--- start Raw data ---

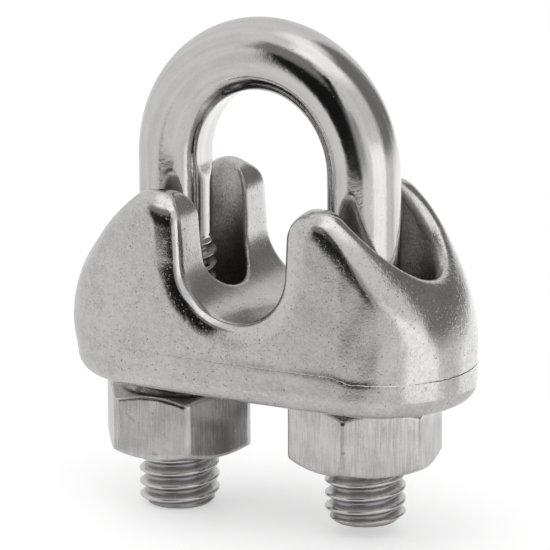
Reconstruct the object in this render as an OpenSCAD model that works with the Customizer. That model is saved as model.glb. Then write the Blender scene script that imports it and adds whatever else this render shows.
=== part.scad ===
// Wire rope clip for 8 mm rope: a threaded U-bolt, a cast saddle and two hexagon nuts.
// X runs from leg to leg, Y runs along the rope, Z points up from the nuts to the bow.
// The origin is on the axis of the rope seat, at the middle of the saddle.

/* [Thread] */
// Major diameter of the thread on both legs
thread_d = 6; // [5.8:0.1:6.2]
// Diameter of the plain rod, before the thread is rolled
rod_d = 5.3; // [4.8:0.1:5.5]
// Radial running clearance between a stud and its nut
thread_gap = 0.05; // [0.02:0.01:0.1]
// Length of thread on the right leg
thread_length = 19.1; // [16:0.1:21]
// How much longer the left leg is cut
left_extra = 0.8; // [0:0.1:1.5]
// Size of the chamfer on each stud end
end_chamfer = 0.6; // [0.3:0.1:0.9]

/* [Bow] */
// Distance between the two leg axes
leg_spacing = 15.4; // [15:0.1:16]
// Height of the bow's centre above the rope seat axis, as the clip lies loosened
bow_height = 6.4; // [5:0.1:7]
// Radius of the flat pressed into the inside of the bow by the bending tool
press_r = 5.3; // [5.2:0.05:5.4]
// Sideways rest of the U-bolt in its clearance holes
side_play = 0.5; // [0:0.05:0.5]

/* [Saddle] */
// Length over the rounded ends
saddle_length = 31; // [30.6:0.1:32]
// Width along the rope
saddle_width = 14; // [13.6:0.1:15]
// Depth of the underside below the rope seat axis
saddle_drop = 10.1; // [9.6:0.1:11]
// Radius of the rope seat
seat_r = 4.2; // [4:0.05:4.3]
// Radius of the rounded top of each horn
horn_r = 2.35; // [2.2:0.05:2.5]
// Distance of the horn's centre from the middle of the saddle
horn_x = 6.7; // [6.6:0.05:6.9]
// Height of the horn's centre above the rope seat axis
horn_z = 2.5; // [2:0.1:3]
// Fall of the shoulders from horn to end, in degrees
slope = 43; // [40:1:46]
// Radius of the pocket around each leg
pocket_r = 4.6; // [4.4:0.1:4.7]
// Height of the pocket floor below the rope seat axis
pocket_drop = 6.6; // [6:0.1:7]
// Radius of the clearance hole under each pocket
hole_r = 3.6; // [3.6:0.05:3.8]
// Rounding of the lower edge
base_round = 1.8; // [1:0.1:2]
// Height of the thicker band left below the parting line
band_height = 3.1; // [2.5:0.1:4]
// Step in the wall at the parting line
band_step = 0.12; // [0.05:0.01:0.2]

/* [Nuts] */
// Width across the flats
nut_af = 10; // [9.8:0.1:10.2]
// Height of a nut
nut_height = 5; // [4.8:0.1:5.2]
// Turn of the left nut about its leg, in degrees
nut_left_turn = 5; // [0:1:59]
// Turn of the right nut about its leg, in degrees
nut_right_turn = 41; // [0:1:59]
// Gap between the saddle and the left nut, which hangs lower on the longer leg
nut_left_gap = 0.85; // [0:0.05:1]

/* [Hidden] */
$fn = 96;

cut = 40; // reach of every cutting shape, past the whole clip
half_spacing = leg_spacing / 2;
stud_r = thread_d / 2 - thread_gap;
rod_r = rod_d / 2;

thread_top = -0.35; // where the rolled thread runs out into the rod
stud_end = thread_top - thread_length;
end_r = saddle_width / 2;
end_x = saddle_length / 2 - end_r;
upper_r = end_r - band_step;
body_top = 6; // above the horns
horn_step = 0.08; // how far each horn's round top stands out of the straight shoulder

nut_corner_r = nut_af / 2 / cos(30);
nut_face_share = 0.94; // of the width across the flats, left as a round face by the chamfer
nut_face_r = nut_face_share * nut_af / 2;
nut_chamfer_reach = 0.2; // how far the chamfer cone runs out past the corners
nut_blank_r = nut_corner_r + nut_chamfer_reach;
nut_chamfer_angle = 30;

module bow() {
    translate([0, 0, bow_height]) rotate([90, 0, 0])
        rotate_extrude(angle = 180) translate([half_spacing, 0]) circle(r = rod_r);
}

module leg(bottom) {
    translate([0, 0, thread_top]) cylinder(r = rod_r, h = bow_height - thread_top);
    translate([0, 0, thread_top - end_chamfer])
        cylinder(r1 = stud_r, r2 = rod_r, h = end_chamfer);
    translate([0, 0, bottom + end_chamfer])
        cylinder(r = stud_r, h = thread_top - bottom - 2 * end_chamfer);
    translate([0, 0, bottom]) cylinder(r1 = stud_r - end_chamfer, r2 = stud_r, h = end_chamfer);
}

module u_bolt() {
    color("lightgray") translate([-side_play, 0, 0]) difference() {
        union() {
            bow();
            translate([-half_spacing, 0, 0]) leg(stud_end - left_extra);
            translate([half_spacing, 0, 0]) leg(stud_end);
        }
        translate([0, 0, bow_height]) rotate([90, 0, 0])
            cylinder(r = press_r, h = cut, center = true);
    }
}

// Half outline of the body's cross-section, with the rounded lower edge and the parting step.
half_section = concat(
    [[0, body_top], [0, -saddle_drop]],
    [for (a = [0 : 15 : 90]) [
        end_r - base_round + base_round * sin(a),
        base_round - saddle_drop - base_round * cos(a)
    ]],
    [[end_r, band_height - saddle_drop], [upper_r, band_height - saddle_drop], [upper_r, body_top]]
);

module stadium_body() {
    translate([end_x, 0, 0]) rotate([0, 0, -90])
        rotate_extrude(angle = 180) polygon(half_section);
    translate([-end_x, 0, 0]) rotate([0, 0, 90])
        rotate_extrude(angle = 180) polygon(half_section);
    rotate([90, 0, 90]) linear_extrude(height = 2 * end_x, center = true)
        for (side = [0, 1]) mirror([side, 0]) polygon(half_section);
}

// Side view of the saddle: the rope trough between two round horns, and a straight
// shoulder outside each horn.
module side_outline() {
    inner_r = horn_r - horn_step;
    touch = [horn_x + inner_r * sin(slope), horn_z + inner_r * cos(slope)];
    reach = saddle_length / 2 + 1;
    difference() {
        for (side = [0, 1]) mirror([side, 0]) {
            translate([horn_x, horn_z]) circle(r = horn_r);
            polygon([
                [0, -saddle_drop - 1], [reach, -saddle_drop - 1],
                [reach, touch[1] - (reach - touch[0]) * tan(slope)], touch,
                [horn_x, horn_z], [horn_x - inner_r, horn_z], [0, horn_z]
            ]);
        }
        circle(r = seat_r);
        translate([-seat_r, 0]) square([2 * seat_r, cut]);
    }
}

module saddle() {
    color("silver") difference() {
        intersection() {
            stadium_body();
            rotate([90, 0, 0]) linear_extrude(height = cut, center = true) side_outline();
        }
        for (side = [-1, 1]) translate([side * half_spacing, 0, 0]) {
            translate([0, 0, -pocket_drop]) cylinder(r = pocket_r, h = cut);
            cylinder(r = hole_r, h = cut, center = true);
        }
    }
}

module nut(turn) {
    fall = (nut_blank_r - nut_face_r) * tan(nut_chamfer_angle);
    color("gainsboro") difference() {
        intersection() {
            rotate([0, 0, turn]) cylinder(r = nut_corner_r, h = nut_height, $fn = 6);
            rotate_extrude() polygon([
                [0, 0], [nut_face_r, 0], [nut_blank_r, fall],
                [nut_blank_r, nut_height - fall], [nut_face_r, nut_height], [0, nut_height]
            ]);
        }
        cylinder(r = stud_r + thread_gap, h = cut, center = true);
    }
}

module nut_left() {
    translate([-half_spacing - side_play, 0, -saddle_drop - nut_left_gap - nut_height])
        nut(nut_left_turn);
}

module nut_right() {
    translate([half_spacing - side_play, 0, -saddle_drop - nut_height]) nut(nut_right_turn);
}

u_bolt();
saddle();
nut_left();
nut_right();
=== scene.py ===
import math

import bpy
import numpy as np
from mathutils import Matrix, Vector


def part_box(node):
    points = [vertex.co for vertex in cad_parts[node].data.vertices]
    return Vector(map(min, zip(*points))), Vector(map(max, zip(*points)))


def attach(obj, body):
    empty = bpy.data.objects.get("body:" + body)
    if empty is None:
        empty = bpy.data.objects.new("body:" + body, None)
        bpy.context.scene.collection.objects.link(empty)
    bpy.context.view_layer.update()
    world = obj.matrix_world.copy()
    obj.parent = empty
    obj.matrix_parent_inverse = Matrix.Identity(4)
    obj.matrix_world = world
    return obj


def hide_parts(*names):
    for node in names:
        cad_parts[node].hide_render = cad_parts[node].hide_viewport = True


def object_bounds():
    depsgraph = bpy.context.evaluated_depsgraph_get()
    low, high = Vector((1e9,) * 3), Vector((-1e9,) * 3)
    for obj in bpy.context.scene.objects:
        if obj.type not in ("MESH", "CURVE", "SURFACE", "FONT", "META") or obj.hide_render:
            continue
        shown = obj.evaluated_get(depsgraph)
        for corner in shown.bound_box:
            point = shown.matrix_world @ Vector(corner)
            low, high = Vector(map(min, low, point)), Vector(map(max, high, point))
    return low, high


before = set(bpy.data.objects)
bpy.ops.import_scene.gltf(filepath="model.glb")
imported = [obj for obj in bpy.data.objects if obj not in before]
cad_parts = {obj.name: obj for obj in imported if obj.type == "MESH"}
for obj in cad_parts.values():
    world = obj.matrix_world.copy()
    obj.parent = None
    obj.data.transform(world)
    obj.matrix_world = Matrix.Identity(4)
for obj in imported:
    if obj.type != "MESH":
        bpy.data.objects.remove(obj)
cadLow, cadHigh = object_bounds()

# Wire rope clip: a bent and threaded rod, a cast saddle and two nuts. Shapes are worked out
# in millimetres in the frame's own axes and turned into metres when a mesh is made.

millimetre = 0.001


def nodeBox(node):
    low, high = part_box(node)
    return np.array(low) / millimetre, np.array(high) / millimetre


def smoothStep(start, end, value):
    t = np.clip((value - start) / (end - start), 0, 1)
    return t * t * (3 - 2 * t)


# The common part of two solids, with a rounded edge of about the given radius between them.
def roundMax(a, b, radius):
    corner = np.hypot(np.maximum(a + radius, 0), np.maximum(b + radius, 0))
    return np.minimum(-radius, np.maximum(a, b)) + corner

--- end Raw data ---
--- start Raw data ---

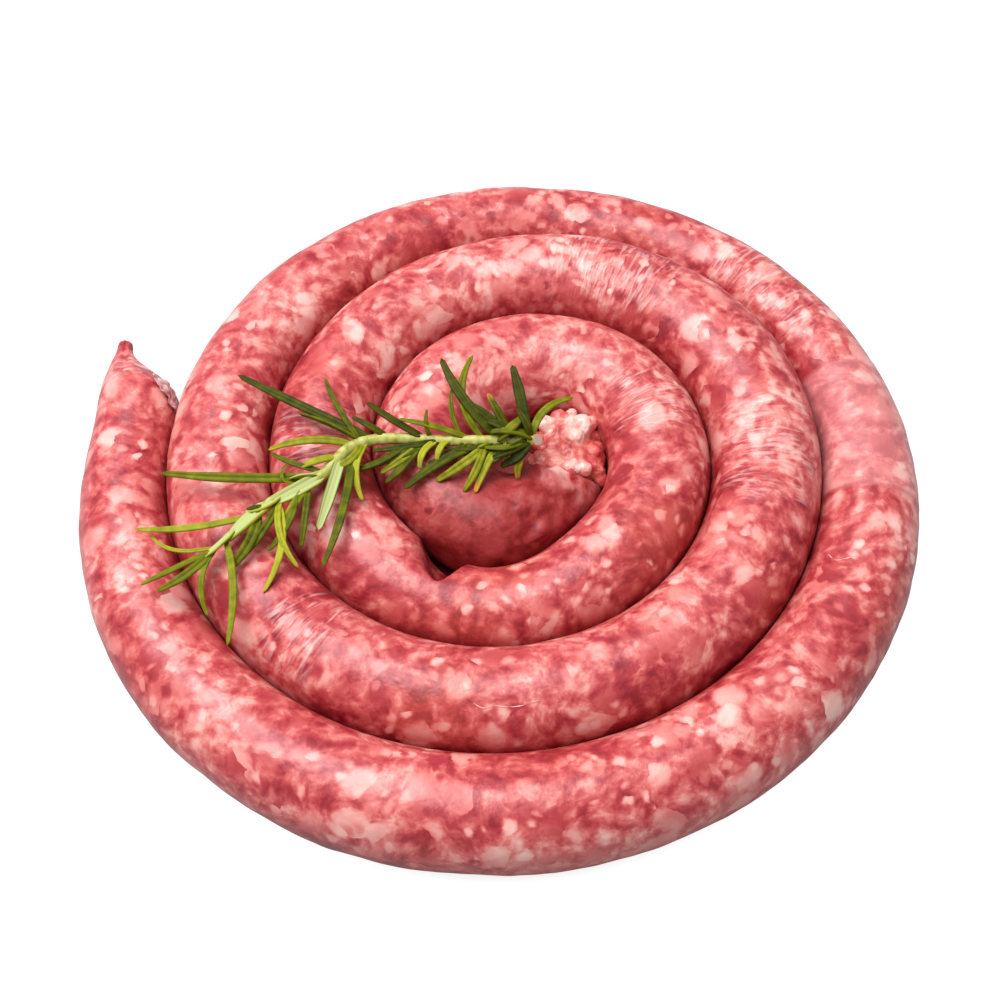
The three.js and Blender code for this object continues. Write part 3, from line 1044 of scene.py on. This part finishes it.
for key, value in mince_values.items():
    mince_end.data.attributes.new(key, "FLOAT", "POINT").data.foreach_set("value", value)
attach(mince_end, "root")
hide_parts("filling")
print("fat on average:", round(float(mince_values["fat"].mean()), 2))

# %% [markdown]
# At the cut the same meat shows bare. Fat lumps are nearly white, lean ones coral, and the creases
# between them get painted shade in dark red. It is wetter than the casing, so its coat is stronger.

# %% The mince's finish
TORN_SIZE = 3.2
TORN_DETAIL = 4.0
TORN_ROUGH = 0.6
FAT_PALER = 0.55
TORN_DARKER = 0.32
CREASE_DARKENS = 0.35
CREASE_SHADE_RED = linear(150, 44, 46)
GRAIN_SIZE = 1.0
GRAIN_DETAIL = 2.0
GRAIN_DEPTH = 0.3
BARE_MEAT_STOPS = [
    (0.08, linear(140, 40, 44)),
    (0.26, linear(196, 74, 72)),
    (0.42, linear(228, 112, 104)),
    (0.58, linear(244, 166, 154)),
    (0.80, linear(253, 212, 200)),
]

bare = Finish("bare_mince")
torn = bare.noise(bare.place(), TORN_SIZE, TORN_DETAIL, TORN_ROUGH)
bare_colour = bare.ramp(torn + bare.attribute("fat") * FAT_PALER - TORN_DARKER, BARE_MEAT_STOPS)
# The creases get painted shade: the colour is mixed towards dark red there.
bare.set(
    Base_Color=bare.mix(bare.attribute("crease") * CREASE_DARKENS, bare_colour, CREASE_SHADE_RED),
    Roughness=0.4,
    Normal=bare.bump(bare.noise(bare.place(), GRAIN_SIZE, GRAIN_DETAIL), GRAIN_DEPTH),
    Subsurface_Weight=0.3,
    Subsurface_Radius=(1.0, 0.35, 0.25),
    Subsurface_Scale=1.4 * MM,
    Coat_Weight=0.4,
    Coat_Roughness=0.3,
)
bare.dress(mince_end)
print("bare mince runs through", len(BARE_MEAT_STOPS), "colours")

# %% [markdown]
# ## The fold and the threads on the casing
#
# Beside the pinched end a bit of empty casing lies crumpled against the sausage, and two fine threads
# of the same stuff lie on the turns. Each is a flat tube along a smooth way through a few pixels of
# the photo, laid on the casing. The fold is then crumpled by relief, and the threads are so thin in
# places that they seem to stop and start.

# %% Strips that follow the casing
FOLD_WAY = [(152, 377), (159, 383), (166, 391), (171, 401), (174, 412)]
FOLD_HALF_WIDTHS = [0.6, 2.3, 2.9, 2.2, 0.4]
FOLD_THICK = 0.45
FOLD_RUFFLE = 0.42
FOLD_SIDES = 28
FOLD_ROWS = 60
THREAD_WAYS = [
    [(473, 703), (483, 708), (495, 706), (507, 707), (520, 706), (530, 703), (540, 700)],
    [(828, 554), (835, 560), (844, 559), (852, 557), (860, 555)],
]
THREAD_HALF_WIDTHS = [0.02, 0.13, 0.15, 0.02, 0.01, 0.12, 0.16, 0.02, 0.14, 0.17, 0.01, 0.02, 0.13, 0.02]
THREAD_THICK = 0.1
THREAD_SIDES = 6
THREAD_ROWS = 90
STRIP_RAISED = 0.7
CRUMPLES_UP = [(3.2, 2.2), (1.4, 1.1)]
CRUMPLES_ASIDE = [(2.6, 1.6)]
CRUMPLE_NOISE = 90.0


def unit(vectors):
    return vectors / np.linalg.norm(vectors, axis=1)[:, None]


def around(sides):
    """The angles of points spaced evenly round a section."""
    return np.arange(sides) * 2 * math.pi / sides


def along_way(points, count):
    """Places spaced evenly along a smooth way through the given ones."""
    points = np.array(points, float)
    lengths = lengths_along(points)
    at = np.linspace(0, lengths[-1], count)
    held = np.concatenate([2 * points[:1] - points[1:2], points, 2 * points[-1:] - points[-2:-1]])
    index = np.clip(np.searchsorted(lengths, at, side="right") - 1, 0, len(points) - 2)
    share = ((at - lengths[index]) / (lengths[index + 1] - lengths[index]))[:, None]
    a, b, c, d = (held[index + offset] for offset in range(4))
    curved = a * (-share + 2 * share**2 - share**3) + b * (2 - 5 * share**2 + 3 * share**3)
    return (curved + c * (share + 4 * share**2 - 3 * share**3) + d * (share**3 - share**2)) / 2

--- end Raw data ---

▶ **Work instructions**
Copy verbatim the line that contains "Reconstruct the object", the line that contains "end_chamfer = 0.6; // [0.3:0.1:0.9]", and all lines between them.

▶ **Response below**
Reconstruct the object in this render as an OpenSCAD model that works with the Customizer. That model is saved as model.glb. Then write the Blender scene script that imports it and adds whatever else this render shows.
=== part.scad ===
// Wire rope clip for 8 mm rope: a threaded U-bolt, a cast saddle and two hexagon nuts.
// X runs from leg to leg, Y runs along the rope, Z points up from the nuts to the bow.
// The origin is on the axis of the rope seat, at the middle of the saddle.

/* [Thread] */
// Major diameter of the thread on both legs
thread_d = 6; // [5.8:0.1:6.2]
// Diameter of the plain rod, before the thread is rolled
rod_d = 5.3; // [4.8:0.1:5.5]
// Radial running clearance between a stud and its nut
thread_gap = 0.05; // [0.02:0.01:0.1]
// Length of thread on the right leg
thread_length = 19.1; // [16:0.1:21]
// How much longer the left leg is cut
left_extra = 0.8; // [0:0.1:1.5]
// Size of the chamfer on each stud end
end_chamfer = 0.6; // [0.3:0.1:0.9]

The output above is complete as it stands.